A handout photo provided by the Norwegian Labour Party shows an undated June 2013 videograb of camera footage taken inside a taxi cab in Oslo, which is driven by Stoltenberg.
DPA/Oslo
Norwegian Prime Minister Jens Stoltenberg has spent a few hours working as a taxi driver in an election stunt aimed at luring support for his Labour Party, which is lagging behind the Conservatives before an election next month.
“It is important for me to hear what people really say,” Stoltenberg, who has been in power for eight years, told the newspaper VG in remarks published on Monday. “One place where people really speak their minds is in a taxi.”
The 54-year-old wore a taxi driver’s uniform with an orange tie and sun glasses, but was recognised by several passengers.

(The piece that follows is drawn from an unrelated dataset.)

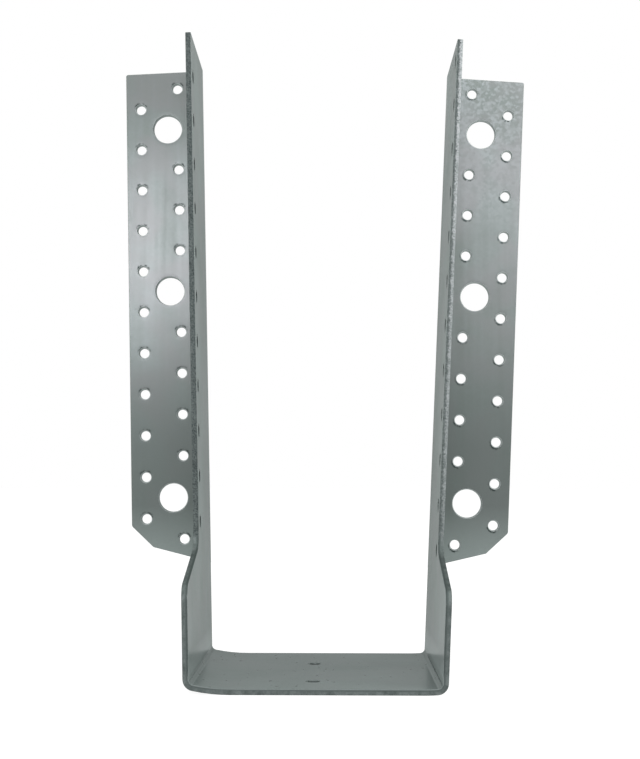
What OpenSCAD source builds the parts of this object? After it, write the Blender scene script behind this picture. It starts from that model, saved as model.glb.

Two young women burst out in laughter when they realised who was driving them.
An elderly man said: “You look like Stoltenberg when I see you in profile.”
An elderly woman said she felt “really lucky as she had planned to write a letter to the premier” to raise her concern about high salaries awarded to business executives.
The latest poll puts support for Stoltenberg’s Labour Party at 27.5% compared with 31.9% for the opposition Conservatives.
“After two terms in office, it is quite common you get the blame for people’s problems. Many are tired of Stoltenberg,” Karl Fredrik Tangen of the Oslo School of Management told the newspaper Dagbladet.
Public relations expert Hans Geelmuyden told the newspaper Aftenposten that while it showed a different side of Stoltenberg, who is often quite grave in public, he doubted its impact on the campaign.
Stoltenberg’s election campaign team have posted clips of the stunt, filmed with hidden cameras in June, on YouTube and Facebook, and plan to show it in cinemas before the September election.
Since Stoltenberg does not have a permit to drive a taxi, the passengers did not have to pay for their rides, which were bumpy at times given Stoltenberg is used to being chauffeured.
His party admitted, however, that some of the passengers were paid to take part.
Yesterday VG revealed that five of the 14 passengers filmed with hidden cameras fitted in the cab were in fact chosen during a casting call.
“They’re five ordinary people who were asked if they wanted to take part in a video for the Labour Party and who knew nothing else, except that they were going to be picked up in a taxi,” party spokeswoman Pia Gulbrandsen said.
“Their spontaneity was real when they realised that the driver was the prime minister,” she added.
Each of the five received 500 kroner (65 euros, $85) “as a thank you”, the Labour Party said.
The owner of the public relations firm that made the video, Kjetil Try – a friend of the prime minister’s – told VG that the casting call was necessary to ensure that passengers were available at the right time and that they represented a broad diversity.
The video was on the whole well-received for its humorous aspects, though several commentators remarked that it focused more on the passengers’ surprise than on the voter issues Stoltenberg said he wanted to explore.
The premier said he had no plans to switch jobs.
Stoltenberg told VG: “I think the country and the Norwegian taxi passengers are best served if I’m the prime minister and not a taxi driver.”